Operator: Our next question is from Garik Shmois with Loop Capital Markets. Please proceed.
Garik Shmois: Hi. Thanks for taking the question. I wanted to ask just around trends in the quarter that just ended. You mentioned they improved each month. Certainly, weather played a role. I don’t know if you’re able to parse out how much was weather in driving the improvement sequentially versus any maybe underlying improvement in trends?
Mike Egeck: Yeah. Good question, Garik. October was tough. I mean that was — it was a tough month. And the challenge for us in Q1 is that each month of the quarter gets smaller in volume. So October is the biggest month, November smaller, December smaller in January, our smallest month of the year. Q2 is the reverse January sale month of the year, really hard to extrapolate anything that happens in January even to the quarter because March is more than 50% in the entire quarter. So October, the weather was not as favorable as it was in November and December about half is favorable. And we just saw lower traffic with about similar conversion. So I’m not sure we can explain everything that happened in October, but it was a challenging month, and we are very pleased to see November improve from there in December improve more.
Garik Shmois: Understood. Thanks for that. Follow-up question is just on hot hub sales, just given the weakness there for several quarters given the pullback in big-ticket discretionary spending. You mentioned comps are easing as you move through fiscal 2024. Just wondering how we should think about maybe the growth rate or kind of the narrowing of the declines in hot hub as the year progresses?

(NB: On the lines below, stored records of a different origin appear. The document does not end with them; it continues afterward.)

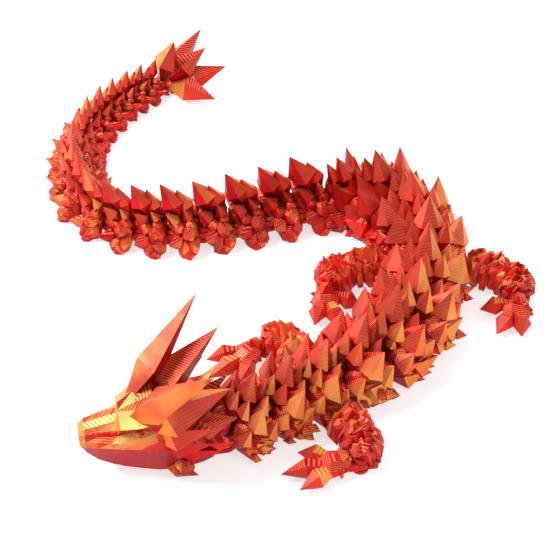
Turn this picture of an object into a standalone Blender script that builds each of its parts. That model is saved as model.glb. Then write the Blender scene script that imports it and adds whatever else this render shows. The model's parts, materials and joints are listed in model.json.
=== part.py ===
"""Articulated crystal dragon: a flat-bottomed desk toy whose segments are captive links.

Every segment ends in a fork with its own upright pin, and the next segment's eye turns on that
pin, so the whole chain, the legs included, bends sideways on upright hinges and stays flat on
the table. Lengths are in millimetres and become metres when a mesh is finished. In a segment's
own frame +X runs from its front eye towards the tail and +Z is up.
"""

import math

import bmesh
import bpy
from mathutils import Matrix, Vector

MM = 0.001

# The chain, from the neck to the end of the tail.
NECK_PITCH = 10.0
BODY_PITCH = 11.5
FIRST_TAIL_PITCH = 9.6
LAST_TAIL_PITCH = 4.9
NECK_SEGMENTS = 3
BODY_SEGMENTS = 7
TAPERED_SEGMENTS = 19
SHOULDER = 3
HIP = 8

# The rest pose: the head's heading, then the bend at each joint after it as (joints, degrees).
HEAD_HEADING = 10.0
REST_BENDS = (
    (1, 20),
    (2, 1),
    (1, 2),
    (4, 14),
    (4, 27),
    (1, 1),
    (2, -3),
    (2, -8),
    (1, -14),
    (2, -23),
    (5, -11),
    (4, -6),
    (1, -6),
)
NECK_JOINT = Vector((-12.1, -57.0, 0.0))
CENTRE_OFFSET = Vector((-1.99, -9.22, 0.0))

# Captive joints: the clearance is the same at every size, the rest grows with the pitch.
GAP = 0.35
EYE_CLEARANCE = GAP + 0.1
PIN_PER_PITCH = 0.115
EYE_PER_PITCH = 0.24
EYE_EXTRA = 0.45
PLATE_PER_PITCH = 0.10
PLATE_EXTRA = 0.35
EYE_HEIGHT_PER_PITCH = 0.18
EYE_HEIGHT_EXTRA = 0.5
ROUND_SIDES = 8

# Legs, all with joints of one size.
LEG_PITCH = 7.0
LUG_REACH = 9.5
LOWER_LEG = 7.6
LEGS = (
    # name, segment, side (+1 is the segment's +Y), upper length, foot length, three headings
    ("front_left", SHOULDER, -1, 8.0, 19.0, (-34, -98, -171)),
    ("front_right", SHOULDER, 1, 8.0, 19.0, (81, 164, 218)),
    ("hind_left", HIP, -1, 10.8, 15.0, (-19, -55, -108)),
    ("hind_right", HIP, 1, 10.8, 15.0, (189, 214, 272)),
)

# Pieces are drawn down to here and then cut off flat at the table, z = 0.
BELOW_TABLE = -0.5
# A tongue or fork starts this far inside its body, so that the two join.
OVERLAP = 0.3

# Spine crystals, in pitches: root x and y with its height as a share of the body's, tip x, y
# and z on the slimmest segment, what the tip's y and z gain on the broadest, breadth, depth.
DORSAL_CRYSTALS = (
    ((0.52, 0.0, 0.70), (1.40, 0.0, 1.85), (0.0, 0.25), 0.25, 0.17),
    ((0.40, 0.0, 0.70), (0.90, 0.0, 1.72), (0.0, 0.23), 0.20, 0.15),
)
LEAF_CRYSTAL = ((0.45, 0.20, 0.62), (1.16, 0.66, 1.28), (0.14, 0.22), 0.23, 0.16)
SIDE_CRYSTAL = ((0.42, 0.28, 0.34), (1.10, 0.92, 0.52), (0.18, 0.0), 0.17, 0.20)
# From this segment on a tail segment has no extra bulk; ahead of the other it has all of it.
SLIM_FROM = 30
BROAD_UNTIL = 10

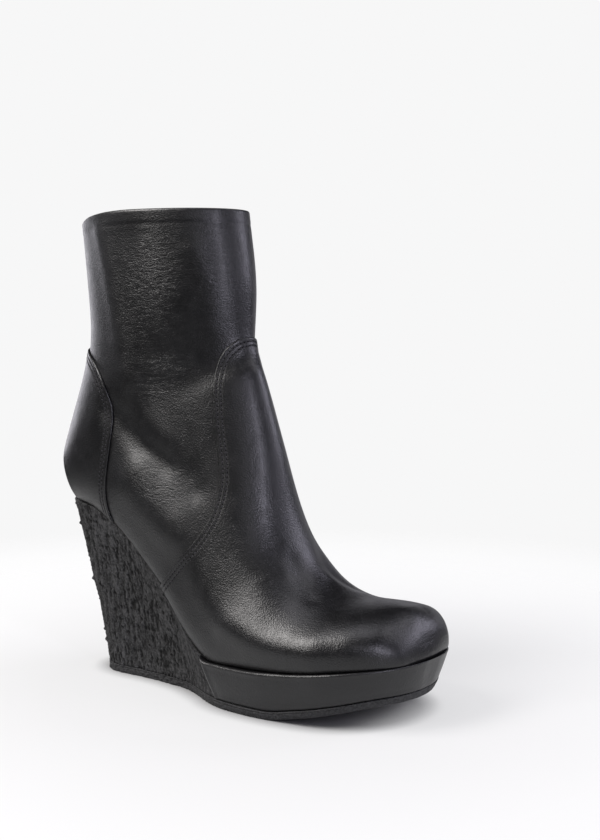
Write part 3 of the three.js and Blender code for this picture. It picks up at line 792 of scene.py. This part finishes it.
# %% seam_thread
sewn = [stitches_along(path, False) for path in vamp_rows]
sewn += [stitches_along(path, True) for path in counter_rows]
centre, run, out = [np.concatenate(part) for part in zip(*sewn)]
slanted = unit(run + SLANT * np.cross(out, run))
half = STITCH_LENGTH / 2
thread_rings = [(-half, 0.3, 0.3), (-0.85 * half, 0.8, 0.16), (-0.4 * half, 1, 0),
                (0.4 * half, 1, 0), (0.85 * half, 0.8, 0.16), (half, 0.3, 0.3)]
thread, thread_faces = capsules(centre, slanted, out, thread_rings, THREAD)
# painted shade: a nearly black body sunk between two stitches stands for the dark inside each
# needle hole
hole_at = centre + run * STITCH_PITCH / 2 - out * HOLE_SINK
hole_rings = [(-HOLE, 0.2, 0), (-0.6 * HOLE, 0.8, 0), (0.6 * HOLE, 0.8, 0), (HOLE, 0.2, 0)]
holes, hole_faces = capsules(hole_at, run, out, hole_rings, 0.5)
seam_thread = make_piece("seam_thread", np.concatenate([thread, holes]),
                         thread_faces + moved_on(hole_faces, len(thread)),
                         finishes=[0] * len(thread_faces) + [1] * len(hole_faces))
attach(seam_thread, "root")
print(len(centre), "stitches")
say(seam_thread)

# %% [markdown]
# ## The wedge, the platform and the outsole
# Each part of the sole follows two outlines, one on the floor and one under the foot. A loop is
# drawn round the sole at every height between them, with its points spread evenly, so that a
# rough surface can be cut into it at the same fineness everywhere. The torn crepe of the wedge
# is real relief, because its edge is seen against the light behind the heel: streaks that run
# up the wedge, pits, and a few torn nibs.

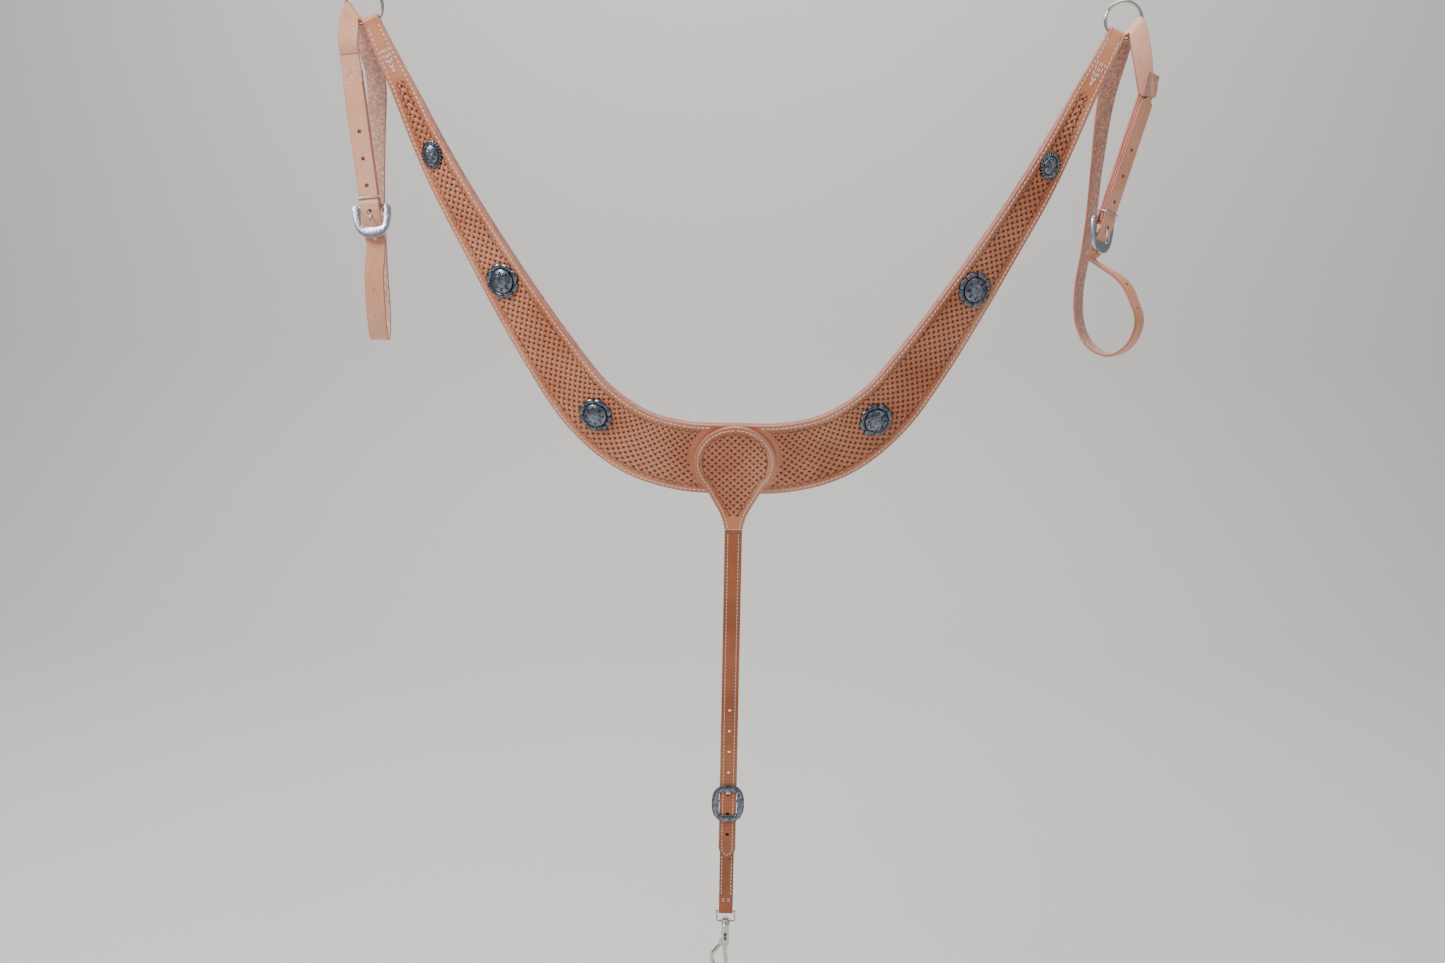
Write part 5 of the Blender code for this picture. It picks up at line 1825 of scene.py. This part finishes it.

Mike Egeck: Yeah. We have planned the discretionary business for the year down about 10%. And that’s what’s built into the midpoint of our guide. We’ve discussed that at some of the earlier calls. The — and hot tubs are about 75% of discretionary sales. So we need to see hot tubs turn. What gives us confidence and sparked my comments in the script is hot tub business is the one business where we have a forward order book. And at the end of the quarter, that order book was basically flat. And we need that kind of improvement from down 20% to flat to get us at or better than that down 10% for the year. So that’s why we talk about encouraged — being encouraged by the hot tub results, not for the Q1 results in terms of what was delivered and shipped, but for the formation of the order book for the balance of the year.
Garik Shmois: Understood. Thanks for that. Appreciate it and best of luck.
Mike Egeck: Thanks, Garik.
Operator: Our next question is from Andrew Carter with Stifel. Please proceed.
Andrew Carter: Hi. Thank you very much. So what I wanted to drill in on is you said that the — regarding the product margin was down excuse me if I say the wrong number, 250 basis points, and it was almost entirely related to the timing of volume rebates. So within that, I know you took the price reductions on Trichlor. Are you saying that kind of like-for-like, you’ve actually kind of recovered some of the costs from vendors and you’re actually cost neutral with the price decrease. Therefore, a pretty significant product margin expansion as the year goes by. Just help me parse that out. Thanks.
Mike Egeck: Yes, Andrew, the headwind from the price chem changes is about 195 basis points. It’s not in the bridge because we were able to effectively mitigate that with other merchandising price cost actions and not just in chemicals across the assortments in our different product categories. So we’re pretty pleased with those results. It’s going to be an ongoing challenge in Q2 and into June until we wrap those price changes. But yes, you’re correct. We didn’t call them out because we were able to effectively mitigate the majority of them.